Wednesday, January 5, 2011

Hitchhiking through Montana

When I was 18 in 1975, I moved from Rhode Island to Montana to go to the state university in Bozeman. I majored in English and studied Beowulf, the Beat Generation, Montana History and glass blowing. I received a broad education. I also learned how to make deerskin moccasins in an adult ed course. Brought up to be self-sufficient, I didn’t like to ask for anything. But I couldn’t suppress my appetite for travel. Rather than stay put, I started hitchhiking. It began with my friend Lana and me hitchhiking with separate drivers and seeing who’d arrive in Missoula first.

The first weekend I went to Missoula to see my brother Bill, I took the Greyhound bus.
It was expensive and dull. The only time it wasn’t dull is when the bus slipped backwards downhill on an icy street in Butte. That was slightly terrifying. I knew from Montana history class that Butte was a mile high and a mile deep. That had been a long slide backward down the steepest street in town.

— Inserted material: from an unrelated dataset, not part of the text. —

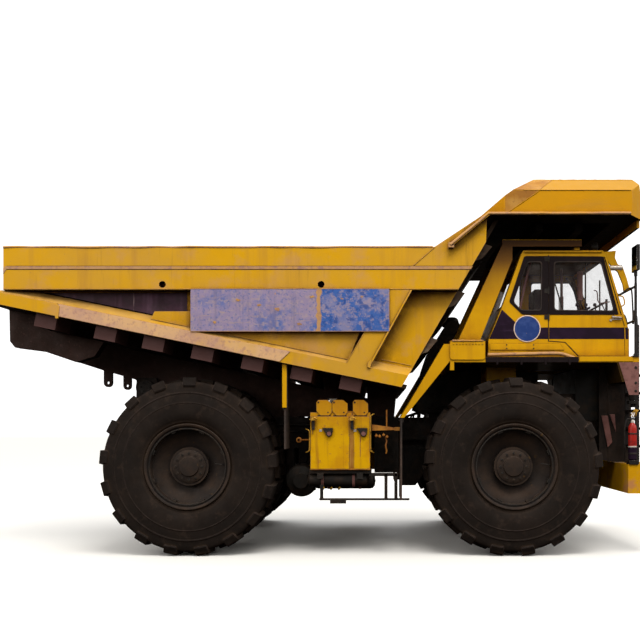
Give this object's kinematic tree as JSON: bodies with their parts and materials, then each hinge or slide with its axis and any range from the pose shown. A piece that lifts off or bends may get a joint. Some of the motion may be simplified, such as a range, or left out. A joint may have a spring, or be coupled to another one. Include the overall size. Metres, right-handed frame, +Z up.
{
  "type": "mining dump truck",
  "caption": "Rigid-frame mining dump truck with a tipping dump body and canopy, side cab, steered front wheels and twin rear wheels.",
  "frame": {"origin": "on the ground, under the centre of the truck's bounding box", "axes": "+X forwards, +Z up, the cab stands on the -Y side"},
  "size_m": [10.1, 5.4, 5.68],
  "materials": {
    "cab_paint": "semi-gloss yellow",
    "body_paint": "worn yellow",
    "blue_paint": "worn, scratched blue",
    "chassis_paint": "dirty dark paint",
    "axle_iron": "greasy",
    "machinery": "oily",
    "grille_dark": "matt",
    "rail_dark": "satin",
    "tyre": "dusty",
    "rim_paint": "dusty yellow",
    "glass": "clear, lightly tinted",
    "trim": "matt",
    "flap_rubber": "dusty",
    "lamp_lens": "ribbed",
    "hoist_steel": "polished",
    "strut_steel": "oily"
  },
  "bodies": {
    "chassis": {"frame": "chassis_paint", "bumper": "cab_paint", "rear_axle": "axle_iron", "struts": "strut_steel", "engine": "machinery", "powertrain": "machinery", "grille": "grille_dark", "deck": "cab_paint", "fenders": "cab_paint", "cab_shell": "cab_paint", "cab_glass": "glass", "cab_interior": "trim", "rops": "cab_paint", "handrails": "rail_dark", "ladders": "rail_dark", "valve_tank": "cab_paint", "fuel_tank": "cab_paint", "air_cleaners": "cab_paint", "lamps": "lamp_lens", "mud_flaps": "flap_rubber"},
    "cab_door": {"cab_door": "cab_paint", "door_glass": "glass"},
    "dump_body": {"body_floor": "body_paint", "body_sides": "body_paint", "upper_rails": "body_paint", "side_plates": "blue_paint", "body_front": "body_paint", "canopy": "body_paint", "body_rails": "body_paint", "rock_flaps": "flap_rubber"},
    "steer_right": {"knuckle_right": "axle_iron"},
    "steer_left": {"knuckle_left": "axle_iron"},
    "tie_rod": {"tie_rod": "axle_iron"},
    "wheel_front_right": {"tyre_front_right": "tyre", "rim_front_right": "rim_paint"},
    "wheel_front_left": {"tyre_front_left": "tyre", "rim_front_left": "rim_paint"},
    "wheels_rear_right": {"tyres_rear_right": "tyre", "rims_rear_right": "rim_paint"},
    "wheels_rear_left": {"tyres_rear_left": "tyre", "rims_rear_left": "rim_paint"},
    "hoist_barrel_right": {"hoist_barrels_right": "cab_paint"},
    "hoist_barrel_left": {"hoist_barrels_left": "cab_paint"},
    "hoist_stage_right": {"hoist_stage_right": "hoist_steel"},
    "hoist_stage_left": {"hoist_stage_left": "hoist_steel"},
    "hoist_rod_right": {"hoist_rod_right": "hoist_steel"},
    "hoist_rod_left": {"hoist_rod_left": "hoist_steel"}
  },
  "joints": [
    {"name": "body_tip", "type": "hinge", "parent": "chassis", "child": "dump_body", "pos_m": [-3.1, 0, 2.62], "axis": [0, -1, 0], "range_deg": [0, 48]},
    {"name": "steer_left_turn", "type": "hinge", "parent": "chassis", "child": "steer_left", "pos_m": [2.9, 1.5, 1.345], "axis": [0, 0, 1], "range_deg": [-39, 39]},
    {"name": "steer_right_turn", "type": "hinge", "parent": "chassis", "child": "steer_right", "pos_m": [2.9, -1.5, 1.345], "axis": [0, 0, 1], "range_deg": [-39, 39]},
    {"name": "tie_rod_slide", "type": "slide", "parent": "chassis", "child": "tie_rod", "axis": [0, -1, 0], "range_m": [-0.2203, 0.2203]},
    {"name": "wheel_front_left_spin", "type": "hinge", "parent": "steer_left", "child": "wheel_front_left", "pos_m": [2.9, 2.075, 1.345], "axis": [0, 1, 0], "continuous": true},
    {"name": "wheel_front_right_spin", "type": "hinge", "parent": "steer_right", "child": "wheel_front_right", "pos_m": [2.9, -2.075, 1.345], "axis": [0, 1, 0], "continuous": true},
    {"name": "wheels_rear_left_spin", "type": "hinge", "parent": "chassis", "child": "wheels_rear_left", "pos_m": [-2, 1.66, 1.345], "axis": [0, 1, 0], "continuous": true},
    {"name": "wheels_rear_right_spin", "type": "hinge", "parent": "chassis", "child": "wheels_rear_right", "pos_m": [-2, -1.66, 1.345], "axis": [0, 1, 0], "continuous": true},
    {"name": "cab_door_swing", "type": "hinge", "parent": "chassis", "child": "cab_door", "pos_m": [3.433, -2.3, 3.5], "axis": [0, 0, -1], "range_deg": [0, 90]},
    {"name": "hoist_right_lean", "type": "hinge", "parent": "chassis", "child": "hoist_barrel_right", "pos_m": [-0.35, -0.79, 1], "axis": [0, -1, 0], "range_deg": [0, 24.33]},
    {"name": "hoist_right_stage", "type": "slide", "parent": "hoist_barrel_right", "child": "hoist_stage_right", "axis": [0.2909, 0, 0.9568], "range_m": [0, 1.196]},
    {"name": "hoist_right_rod", "type": "slide", "parent": "hoist_stage_right", "child": "hoist_rod_right", "axis": [0.2909, 0, 0.9568], "range_m": [0, 1.196]},
    {"name": "hoist_left_lean", "type": "hinge", "parent": "chassis", "child": "hoist_barrel_left", "pos_m": [-0.35, 0.79, 1], "axis": [0, -1, 0], "range_deg": [0, 24.33]},
    {"name": "hoist_left_stage", "type": "slide", "parent": "hoist_barrel_left", "child": "hoist_stage_left", "axis": [0.2909, 0, 0.9568], "range_m": [0, 1.196]},
    {"name": "hoist_left_rod", "type": "slide", "parent": "hoist_stage_left", "child": "hoist_rod_left", "axis": [0.2909, 0, 0.9568], "range_m": [0, 1.196]}
  ],
  "couplings": [
    {"joint": "steer_right_turn", "follows": "steer_left_turn", "ratio": 1},
    {"joint": "tie_rod_slide", "follows": "steer_left_turn", "m_per_rad": 0.3236},
    {"joint": "hoist_right_lean", "follows": "body_tip", "ratio": 0.5058},
    {"joint": "hoist_right_stage", "follows": "body_tip", "m_per_rad": 1.4264},
    {"joint": "hoist_right_rod", "follows": "body_tip", "m_per_rad": 1.4264},
    {"joint": "hoist_left_lean", "follows": "body_tip", "ratio": 0.5058},
    {"joint": "hoist_left_stage", "follows": "body_tip", "m_per_rad": 1.4264},
    {"joint": "hoist_left_rod", "follows": "body_tip", "m_per_rad": 1.4264}
  ]
}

Hitchhiking, I found, broadened my education. I learned how to change a tire from a driver with a broken shoulder. One time when I put my thumb out to get to Missoula, 3 guys in a yellow state truck picked me up. Right away, they let me know that they were no threat at all. They were going as fast as they could go to get to a ball game in Spokane at 6 pm. I knew I had nothing to worry about. Then one of the guys asked if I knew what their load was. Well, I hadn’t a clue. It was under wraps. Turns out it was dynamite to blow out the landscape to put in a new highway. It was a beautiful sunny day and the 3 guys let me jump out quickly in Missoula.

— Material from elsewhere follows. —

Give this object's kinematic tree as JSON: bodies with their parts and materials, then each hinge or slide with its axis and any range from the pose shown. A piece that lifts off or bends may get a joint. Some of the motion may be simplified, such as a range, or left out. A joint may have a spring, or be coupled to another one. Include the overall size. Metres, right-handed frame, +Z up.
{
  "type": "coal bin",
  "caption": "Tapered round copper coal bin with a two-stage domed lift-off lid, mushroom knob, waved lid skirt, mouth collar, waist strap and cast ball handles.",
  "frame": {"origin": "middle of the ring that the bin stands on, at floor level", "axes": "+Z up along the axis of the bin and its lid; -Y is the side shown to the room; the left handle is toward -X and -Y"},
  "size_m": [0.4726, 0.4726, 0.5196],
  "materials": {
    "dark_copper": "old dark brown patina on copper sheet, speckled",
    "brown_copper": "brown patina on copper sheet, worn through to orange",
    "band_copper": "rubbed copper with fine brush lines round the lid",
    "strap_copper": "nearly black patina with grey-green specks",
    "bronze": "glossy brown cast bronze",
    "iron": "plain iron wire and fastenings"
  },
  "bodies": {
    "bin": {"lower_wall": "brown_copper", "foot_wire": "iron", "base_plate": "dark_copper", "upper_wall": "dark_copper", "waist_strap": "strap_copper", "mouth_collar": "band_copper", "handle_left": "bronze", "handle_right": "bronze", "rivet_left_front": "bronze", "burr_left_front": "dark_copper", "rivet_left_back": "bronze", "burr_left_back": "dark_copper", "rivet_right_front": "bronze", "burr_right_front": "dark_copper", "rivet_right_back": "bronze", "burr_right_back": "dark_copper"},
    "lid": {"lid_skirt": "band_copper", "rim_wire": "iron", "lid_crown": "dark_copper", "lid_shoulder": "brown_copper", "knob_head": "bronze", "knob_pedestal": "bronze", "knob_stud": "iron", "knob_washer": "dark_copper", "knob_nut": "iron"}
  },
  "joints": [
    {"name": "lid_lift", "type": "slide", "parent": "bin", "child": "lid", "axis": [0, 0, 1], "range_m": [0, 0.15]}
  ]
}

I had a good weekend with my brother. We went skinny dipping in the Clark Fork River and rode the cold current upstream, then ran through a path in the bushes to our original spot where our clothes were hanging from a branch and started all over again. Billy said it was perfectly safe. On our 4th or 5th trip back through the shrubbery, a train went by with several workmen hanging out the windows waving and whistling. Oops. I’ve always realized you only live once. You might as well do it with gusto- I waved back!

Sunday about noontime my brother and I walked to the bus station. After he left, I sneaked off to the highway and put my thumb out. A little old lady in a very old Plymouth picked me up. It was such a faded black that it was the color of a plum. The old lady started telling me stories about bad guys, people who were crooked and disrespectful of their fellow men. The most memorable of her bad guy stories was about a lawyer, a very crooked lawyer. He was sitting in his Lazy Boy recliner one night in his home in the foothills of Missoula, watching television and someone shot him dead through the window. One bullet. She said people in Montana had no patience for bad guys.

Well, all of a sudden she takes the exit for Deer Lodge and Warm Springs off of I-90.
I need I-90 the whole 180 miles to get home to Bozeman. What I know about Deer Lodge and Warm Springs is not any good. The 2 main things going on are the state prison and the state mental hospital. She told me she was going to see her sister. I wondered which institution she was in. Then the old lady told me she carried a gun and she asked me to retrieve it from under the seat. It was a big heavy pistol. Her son had given it to her because he knew she picked up hitchhikers.

She didn’t want the gun for herself. She wanted me to know how to use it. We were in the middle of nowhere. There wasn’t even a sheep in sight. She told me to aim it up out my window, pull the trigger back and fire it. I obeyed. Never underestimate an old lady. My right shoulder reverberated. That pistol packed a punch.

As we neared Deer Lodge and Warm Springs, I spotted a big sign which read, ‘No Hitchhiking within 15 miles of city limits’. I thought I was sunk. She left me off right in the middle of town. I looked around quickly and put my thumb out again. Within a minute a trucker picked me up and brought me all the way to the supermarket in Bozeman. He was delivering a big load of groceries.

I moved back to Rhode Island in 1981 and hitchhiked one last time, from Vermont back home to Rhode Island. A couple of Boy Scout leaders delivered me almost to my door. I decided that would be last hitchhiking adventure. I’d had a good ride with God on my side.

2 comments:

kfconanicut said...

Fantastic!

Tumpsie said...

I am one of the lucky ones who got to hear your story while drinking a margarita with you!Awesome adventure.